Task brief — Which lines hold the word "True"? Copy each of them from the material.

· · · · · · ·

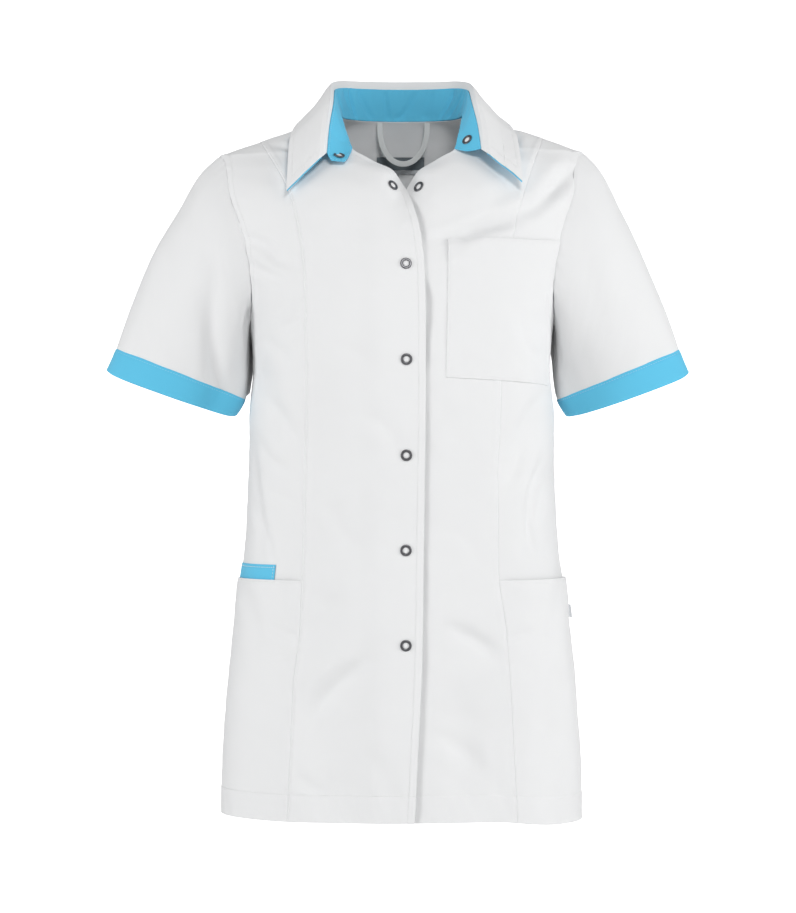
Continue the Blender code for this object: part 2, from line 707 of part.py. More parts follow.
def collar_skin(station, fall):
    """The leaf's upper face, from the top of the stand (0) over its crest to its free edge (1)."""
    lines = [collar_line(name, station) for name in COLLAR_COLUMNS[1:]]
    where = np.array(COLLAR_FALL)
    points = np.zeros(station.shape + (3,))
    for i in range(len(where)):
        share = [1.0 if k == i else 0.0 for k in range(len(where))]
        points += lines[i] * smooth(where, share, fall)[:, None]
    rise = LEFT_END_RISE + (LEFT_POINT_RISE - LEFT_END_RISE) * fall
    points[:, 2] += rise * ease(*LEFT_RISE_STATIONS, station)
    return points


def stand_skin(station, rise):
    """The stand's outer face, from the neck seam (0) to its top (1), with the rounded tab at its end."""
    on_neck = np.clip(station, -1, 1)
    seam, top = neck_seam(on_neck), collar_line("stand_top", on_neck)
    top[:, 2] += LEFT_END_RISE * ease(*LEFT_RISE_STATIONS, on_neck)
    past = np.clip((np.abs(station) - 1) / (STAND_TAB_STATION - 1), 0, 1)
    side = np.sign(station)[:, None] * np.array([1, 0, 0]) + np.array([0, 1, 1])
    seam = seam + (np.array(STAND_TAB["seam"]) * MM * side - seam) * past[:, None]
    top = top + (np.array(STAND_TAB["top"]) * MM * side - top) * past[:, None]
    rise = 0.5 + (rise - 0.5) * np.sqrt(1 - STAND_TAB_ROUND * past**2)
    points = seam + (top - seam) * rise[:, None]
    points[:, 2] -= STAND_BOW * np.sin(math.pi * rise) * (1 - past)
    return points


def sheet_normal(surface, first, second):
    """The normal of a sheet given by two parameters, on the side from which they run anticlockwise."""
    across = surface(first + SHEET_STEP, second) - surface(first - SHEET_STEP, second)
    lower, upper = np.clip(second - SHEET_STEP, 0, 1), np.clip(second + SHEET_STEP, 0, 1)
    return unit(np.cross(across, surface(first, upper) - surface(first, lower)))


def collar_stand(material):
    """The stand, which carries the leaf. It ends in a rounded tab at the wearer's right front."""

    def place(across, along, inner):
        station = -STAND_TAB_STATION + (STAND_TAB_STATION + STAND_LEFT_END) * across
        towards_neck = sheet_normal(stand_skin, station, along)
        return stand_skin(station, along) + towards_neck * (inner * COLLAR_WALL)[:, None]

    return slab("collar_stand", *STAND_GRID, place, material)


def collar_layer(name, start, below, trim, material):
    """A layer of the collar's leaf, from where it starts to its free edge.

    It lies this far below the leaf's upper face, and it is trimmed by this share at its edges.
    """

    def place(across, along, inner):
        station = (2 * across - 1) * (1 - trim / 2)
        fall = start + (1 - trim / 3 - start) * along**COLLAR_CROWD
        down = -sheet_normal(collar_skin, station, fall)
        return collar_skin(station, fall) + down * (below + inner * COLLAR_WALL)[:, None]

    return slab(name, *LEAF_GRID, place, material)


def patch(name, columns, rows, corners, lift, wall, material):
    """A piece laid on the body's front: corners(across, along) gives its turns and heights."""

    def place(across, along, inner):
        turn, height = corners(across, along)
        return raised(turn, height, lift(turn, height) + (1 - inner) * wall)

    return slab(name, columns, rows, place, material)


def chest_pocket(material):
    """The chest pocket on the wearer's left, caught in the armhole and closed on its other sides."""

    def corners(across, along):
        drop = CHEST_POCKET_DROP + CHEST_POCKET_SLOPE * across
        height = CHEST_POCKET_TOP_HEIGHT - drop * along
        first = turn_at_x(CHEST_POCKET_EDGE - CHEST_POCKET_LEAN * along, height)
        free_x = smooth((CHEST_POCKET_FREE_HEIGHT, CHEST_POCKET_TOP_HEIGHT), CHEST_POCKET_SIDE, height)
        last = np.minimum(outer_turn("left", "front", height) - CHEST_POCKET_INSET, turn_at_x(free_x, height))
        return first + (last - first) * across, height

    def lift(turn, height):
        start = CHEST_POCKET_TOP_HEIGHT - CHEST_POCKET_GAPE_DROP
        return CHEST_POCKET_LIFT + CHEST_POCKET_GAPE * ease(start, CHEST_POCKET_TOP_HEIGHT, height)

    return patch("chest_pocket", *CHEST_POCKET_GRID, corners, lift, WALL, material)


def hip_pocket(side, material):
    """A pocket over the whole lower part of the side panel, caught in its seams and in the hem."""

    rows = hem_heights()
    rows = np.concatenate([[POCKET_TOP_HEIGHT], rows[rows < POCKET_TOP_HEIGHT]])

    def corners(across, along):
        height = read_rows(rows, along)
        first, last = side_edges(side, height)
        return first + (last - first) * across, height

    def lift(turn, height):
        start = POCKET_TOP_HEIGHT - POCKET_GAPE_DROP
        return LAYER_GAP + POCKET_GAPE * ease(start, POCKET_TOP_HEIGHT, height)

    return patch(f"pocket_{side}", SIDE_COLUMNS, len(rows) - 1, corners, lift, WALL, material)


def inner_pocket(material):
    """The top of the small coloured pocket that stands out of the wearer's right hip pocket."""

    shares = (INNER_POCKET_EDGE, *(np.arange(2, SIDE_COLUMNS) / SIDE_COLUMNS), INNER_POCKET_END)

    def corners(across, along):
        height = POCKET_TOP_HEIGHT + INNER_POCKET_RISE - INNER_POCKET_LENGTH * along
        first, last = side_edges("right", height)
        return first + (last - first) * read_rows(shares, across), height

    def lift(turn, height):
        return INNER_POCKET_LIFT

    columns = len(shares) - 1
    return patch("inner_pocket", columns, INNER_POCKET_ROWS, corners, lift, INNER_POCKET_WALL, material)


def ring_snap(name, place, normal, material):
    """A ring snap: the open metal ring that shows round the fabric, seated on the cloth."""
    around, across = SNAP_SEGMENTS
    bpy.ops.mesh.primitive_torus_add(
        major_segments=around,
        minor_segments=across,
        major_radius=SNAP_RING_RADIUS,
        minor_radius=SNAP_WIRE_RADIUS,
    )
    snap = bpy.context.object
    snap.name = snap.data.name = name
    normal = Vector(normal)
    snap.location = Vector(place) + normal * (SNAP_WIRE_RADIUS + SNAP_SEAT)
    snap.rotation_euler = normal.to_track_quat("Z", "Y").to_euler()
    return show(snap, material)


def snaps(material):
    """The closed snaps down the front, the open pair above them, and the pair on the collar's stand."""
    spots = [(f"snap_{i + 1}", 0.0, height, over_lift) for i, height in enumerate(SNAP_HEIGHTS)]
    spots.append(("snap_top_right", OPEN_SNAPS["right"], OPEN_SNAP_HEIGHT, over_lift))
    spots.append(("snap_top_left", OPEN_SNAPS["left"], OPEN_SNAP_HEIGHT, flush))
    for name, x, height, lift in spots:
        height = np.array([height])
        turn = turn_at_x(np.array([x]), height)
        base = raised(turn, height, lift(turn, height))
        above = raised(turn, height, lift(turn, height) + MM)
        ring_snap(name, base[0], unit(above - base)[0], material)
    for side, station in COLLAR_SNAPS.items():
        station, rise = np.array([station]), np.array([COLLAR_SNAP_RISE])
        normal = sheet_normal(stand_skin, station, rise)
        base = stand_skin(station, rise) + normal * (COLLAR_WALL + COLLAR_SNAP_CLEAR)
        ring_snap(f"snap_collar_{side}", base[0], normal[0], material)


def hanger_loop(material):
    """A loop of narrow tape that hangs inside the back of the neck."""

    def place(across, along, inner):
        angle = (2 * across - 1) * math.pi / 2
        drop = -LOOP_DROP * np.cos(angle) ** LOOP_ROUNDNESS
        middle = np.stack([LOOP_MIDDLE + LOOP_HALF_WIDTH * np.sin(angle), drop])
        ahead = np.stack([LOOP_HALF_WIDTH * np.cos(angle), LOOP_DROP * np.sin(angle)])
        sideways = np.stack([-ahead[1], ahead[0]]) / np.hypot(*ahead)
        x, drop = middle + sideways * TAPE_WIDTH * (along - 0.5)
        neck = np.full_like(x, LOOP_TOP_HEIGHT)
        points = raised(math.pi - turn_at_x(x, neck), neck, np.full_like(x, -WALL - TAPE_GAP))
        points[:, 1] -= inner * TAPE_WALL + LOOP_SLOPE * drop
        points[:, 2] += drop
        return points

    return slab("hanger_loop", *LOOP_GRID, place, material)


def back_label(name, left, right, top, bottom, material):
    """A bare label inside the back of the neck."""

    def place(across, along, inner):
        height = top + (bottom - top) * along
        turn = math.pi - turn_at_x(left + (right - left) * across, height)
        return raised(turn, height, -(WALL + LABEL_GAP) - inner * LABEL_WALL)

    return slab(name, *LABEL_GRID, place, material)


def side_label(material):
    """The small bare label caught in the wearer's left side seam."""

    def place(across, along, inner):
        height = SIDE_LABEL_TOP + (SIDE_LABEL_BOTTOM - SIDE_LABEL_TOP) * along - SIDE_LABEL_DROOP * across
        root = raised(np.full_like(height, math.pi / 2), height, LAYER_GAP + SIDE_LABEL_REACH * across)
        root[:, 1] += LAYER_GAP / 2 + inner * LABEL_WALL
        return root

    return slab("side_label", *SIDE_LABEL_GRID, place, material)


def finish(name, colour, roughness, metallic=0.0, sheen=0.0):
    """A Principled material."""
    material = bpy.data.materials.new(name)
    material.use_nodes = True
    shader = material.node_tree.nodes["Principled BSDF"]
    shader.inputs["Base Color"].default_value = (*colour, 1)
    shader.inputs["Roughness"].default_value = roughness
    shader.inputs["Metallic"].default_value = metallic
    shader.inputs["Sheen Weight"].default_value = sheen
    material.diffuse_color = (*colour, 1)
    return material


def main():
    for thing in list(bpy.data.objects):
        bpy.data.objects.remove(thing, do_unlink=True)
    bpy.context.scene.collection.children.link(bpy.data.collections.new(GARMENT))

    white = finish("white_twill", (0.84, 0.85, 0.87), 0.8, sheen=0.15)
    blue = finish("blue_twill", (0.09, 0.47, 0.70), 0.8, sheen=0.15)
    metal = finish("snap_metal", (0.62, 0.62, 0.63), 0.3, metallic=1.0)
    tape = finish("white_tape", (0.78, 0.79, 0.78), 0.85)
    dark = finish("dark_label", (0.12, 0.14, 0.15), 0.8)
    pale = finish("pale_label", (0.62, 0.64, 0.65), 0.8)

    for side in SIDES:
        front_centre(side, white)
        front_side(side, white)
        sleeve(side, white)
        cuff(side, blue)
        hip_pocket(side, white)
    back(white)
    collar_stand(blue)
    collar_layer("collar_leaf", COLLAR_START, 0.0, 0.0, white)
    collar_layer("undercollar", UNDERCOLLAR_START, COLLAR_WALL + UNDERCOLLAR_GAP, UNDERCOLLAR_TRIM, blue)
    chest_pocket(white)
    inner_pocket(blue)
    snaps(metal)
    hanger_loop(tape)
    back_label("neck_label", *NECK_LABEL, dark)
    back_label("size_label", *SIZE_LABEL, pale)
    side_label(pale)


main()
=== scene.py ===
import math
import bpy
import numpy as np
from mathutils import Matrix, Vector
from mathutils.bvhtree import BVHTree


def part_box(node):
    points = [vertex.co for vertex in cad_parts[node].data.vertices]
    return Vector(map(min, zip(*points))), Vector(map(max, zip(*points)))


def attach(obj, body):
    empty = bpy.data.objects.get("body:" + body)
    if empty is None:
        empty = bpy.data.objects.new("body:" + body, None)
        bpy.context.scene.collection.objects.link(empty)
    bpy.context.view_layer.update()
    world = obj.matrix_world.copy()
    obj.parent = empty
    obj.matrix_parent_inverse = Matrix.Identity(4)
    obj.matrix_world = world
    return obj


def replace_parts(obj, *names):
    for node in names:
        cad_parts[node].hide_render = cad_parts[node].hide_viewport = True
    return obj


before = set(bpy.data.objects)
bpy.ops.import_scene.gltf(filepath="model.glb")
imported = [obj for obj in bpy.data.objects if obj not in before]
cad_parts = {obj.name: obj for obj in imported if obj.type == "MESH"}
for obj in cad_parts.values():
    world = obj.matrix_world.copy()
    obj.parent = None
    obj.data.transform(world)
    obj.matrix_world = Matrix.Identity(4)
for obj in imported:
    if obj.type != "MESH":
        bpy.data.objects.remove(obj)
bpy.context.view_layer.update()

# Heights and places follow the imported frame: the origin is midway between the two points where the
# shoulder seams meet the neck, the front faces -Y and the wearer's left is +X. Tables are in millimetres.
mm = 0.001
sides = {"right": -1.0, "left": 1.0}

body = {
    "wall": 0.9 * mm,
    "seamGap": 0.12 * mm,
    "neckTop": -0.7 * mm,
    "backTop": -0.3 * mm,
    "neckEnd": -40 * mm,
    "shoulderTip": -43 * mm,
    "underarm": -222 * mm,
    "princessTop": -28.3 * mm,
    "ventTop": -690 * mm,
    "ventGap": 2.6 * mm,
    "hem": -728 * mm,
    "hemDepth": 27 * mm,
}
hemLine = body["hem"] + body["hemDepth"]
overlap = {"rise": 2.15 * mm, "start": -50 * mm, "end": -25 * mm}

# The body in level rings: reach to the side, forwards and backwards, and the power of the rounded outline.
ringTable = (
    ("height", "side", "front", "back", "power"),
    (8, 40, 6, 52, 2.4),
    (0, 64, 14, 58, 2.4),
    (-14, 106, 31, 64.5, 2.05),
    (-28, 147.5, 50, 70, 1.7),
    (-40, 183, 65, 74, 1.55),
    (-43, 191, 68, 75, 1.55),
    (-60, 198, 84, 80, 1.75),
    (-84, 196, 100, 86.5, 2.07),
    (-125, 184.5, 115, 94.5, 2.32),
    (-147, 178, 122, 98, 2.4),
    (-185, 167, 132, 102, 2.4),
    (-222, 158.5, 137, 102, 2.4),
    (-267, 155.5, 138, 100, 2.4),
    (-319, 159.5, 134, 97, 2.4),
    (-372, 160, 128, 93, 2.4),
    (-420, 162, 124, 92, 2.4),
    (-466, 166, 122, 95, 2.4),
    (-509, 172, 121, 101, 2.4),
    (-550, 177, 121, 106, 2.4),
    (-614, 183, 123, 111, 2.4),
    (-677, 187, 126, 113, 2.4),
    (-728, 188, 129, 114, 2.4),
)

# Where the two fronts end across the chest, and how far the open neck edges dive inwards.
edgeTable = (
    ("height", "over", "under"),
    (0, -64, 64),
    (-12, -61.5, 61.5),
    (-28, -57, 57),
    (-40, -53, 53),
    (-49, -41, 38),
    (-57, -29.5, 25),
    (-64.5, -13.5, 14),
    (-75, -5, 7),
    (-92, 4.8, -2),
    (-112, 11, -10),
    (-137, 15.6, -14),
    (-168, 18.2, -16.5),
    (-200, 19, -17.5),
    (-300, 19, -17.5),
    (-432, 17.8, -18),
    (-556, 16.3, -19),
    (-640, 12.5, -21),
    (-728, 8, -24),
)
diveTable = (
    ("height", "depth"),
    (-40, 0),
    (-48, 8),
    (-60, 19),
    (-75, 24),
    (-92, 15),
    (-106, 7),
    (-125, 1.5),
    (-142, 0),
)
dive = {"width": 17 * mm, "reach": 10 * mm}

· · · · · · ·

Full output —
    material.use_nodes = True
        bpy.data.objects.remove(thing, do_unlink=True)
        cad_parts[node].hide_render = cad_parts[node].hide_viewport = True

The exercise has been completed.